Volkswagen’s acquisition of Scania last year, as part of its push to challenge commercial vehicle market leader Daimler, could prove to be a pricey and dicey move.
Scania is one of five companies, including Daimler, facing possible cartel fines of more than €4 billion ($4.53 billion), Handelsblatt has learned from sources familiar with the case.
If that happened, the truck manufacturers would be paying the highest cartel fine ever imposed in Europe. All companies involved have declined to comment.
The penalties would deal a serious blow to VW and the other truck makers whose sales in Europe have been slumping for months. Fierce competition for customers has led in many cases to massive discounts that are certain to impact the companies’ bottom lines.
In November, the European Union sent charges to DAF, Iveco, Volvo and MAN, which is owned by Volkswagen, in addition to Daimler and Scania, accusing the European truck manufacturers of operating a long-running price-fixing cartel.

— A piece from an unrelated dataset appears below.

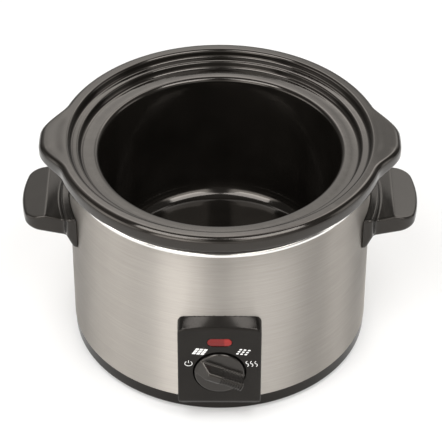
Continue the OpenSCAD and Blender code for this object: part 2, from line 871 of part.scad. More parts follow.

The case puts VW in a difficult position – and has created a daunting challenge for the new head of its truck division, Andreas Renschler, who has been tasked with combining the company’s truck manufacturers MAN and Scania.
The cartel scandal also has a personal dimension for Mr. Renschler.
The cartel was exposed in 2011 when MAN notified officials in Brussels, at the insistence of VW patriarch Ferdinand Piëch, the head of MAN's supervisory board.
In return for its testimony, the company was exempt from prosecution.
Scania, however, could feel the full brunt of cartel law. Apparently, Mr. Piëch had not given Scania Supervisory Board Chairman Martin Winterkorn any advance warning, even though the two men are considered close associates. A warning would have jeopardized MAN's exemption from prosecution.
The cartel scandal also has a personal dimension for Mr. Renschler, who was in charge of Daimler's truck division from 2004 to 2013. E.U. Competition Commissioner Margrethe Vestager has called him to Brussels as a witness.
Insiders say that the Commission’s burden of proof is overwhelming. In its letter to the various companies, it listed the ways it believes competition was systematically leveraged. The central issue was an agreement over delivery times and prices for major customers, according to industry insiders.
Unlike cars, trucks are usually customized for such uses as refrigerated transport or the construction industry, and not every manufacturer is capable of providing these custom features – something the industry apparently used to its advantage. For example, if a regular customer was unable to obtain the truck it had requested from its supplier right away, the competitors made sure that it would not be able to turn to other suppliers. Their aim was to reduce the scope of the competitive market in terms of both price and delivery time.
The decision to apply for witness protection and, therefore, to get the ball rolling is difficult and requires a careful weighing of corporate interests. Marc Besen,, Attorney with the Clifford Chance law firm
According to the letter from the Commission, the collusion began in 1999 and continued until 2011.
Munich-based MAN launched the case when internal investigators uncovered the cartel while investigating corruption allegations. When they informed the truck maker’s supervisory board about the alleged illegal activity among the truck manufacturers, the board decided to notify the authorities. MAN supplied the antitrust authorities with extensive material – and incriminated the entire industry as a result.
Armed with the information from MAN, investigators began searching offices in the spring of 2011, including those of Scania. The investigation by the competition authority apparently took the Swedes completely by surprise. Executives closed ranks at the VW Group, which held a stake in Scania at the time.
Video: MAN Truck Development Process.
MAN must have been pleased over the turn of events, which probably triggered resentment at Scania. The trip to Brussels would prove to be worthwhile for MAN, which, unlike Scania, was given exemption from prosecution in return for its testimony.
A leniency application is tempting for companies that have violated cartel law. "The decision to apply for witness protection and, therefore, to get the ball rolling is difficult and requires a careful weighing of corporate interests," said Marc Besen of the Clifford Chance law firm. "However, if the request for witness protection results in the complete exemption from fines, management will usually have made the right decision."
The European Commission can impose draconian penalties for serious violations, including fines of up to 10 percent of a company's annual revenues. In the case of truck makers with revenues in the billions, the fines could be substantial.
Volvo and Daimler followed MAN's lead and admitted to their involvement. They, too, have supplied the Commission with substantial amounts of material, in return for the prospect of leniency. Companies that provide the authorities with information about the cartel, but are not the first to do so, can expect a potential reduction in their penalties by 30 to 50 percent.
Still, the companies are preparing for stiff penalties. Industry leader Daimler has already established a reserve of close to a €1 billion for possible fines, and competitor Volvo, the second-largest player in the market, has set aside €400 million.
According to industry insiders, the fines could end up being even higher. Talks are currently underway between E.U. authorities and the companies.
The fact that the two heavyweights have already set aside €1.5 billion for potential fines highlights the magnitude of the case. Iveco, DAF and Scania, for their part, are unlikely to receive any leniency and could face the maximum penalties.
All five companies, which have declined to comment on the investigations, have until April to respond to the charges. According to industry insiders, the European Commission will likely set the fines this year.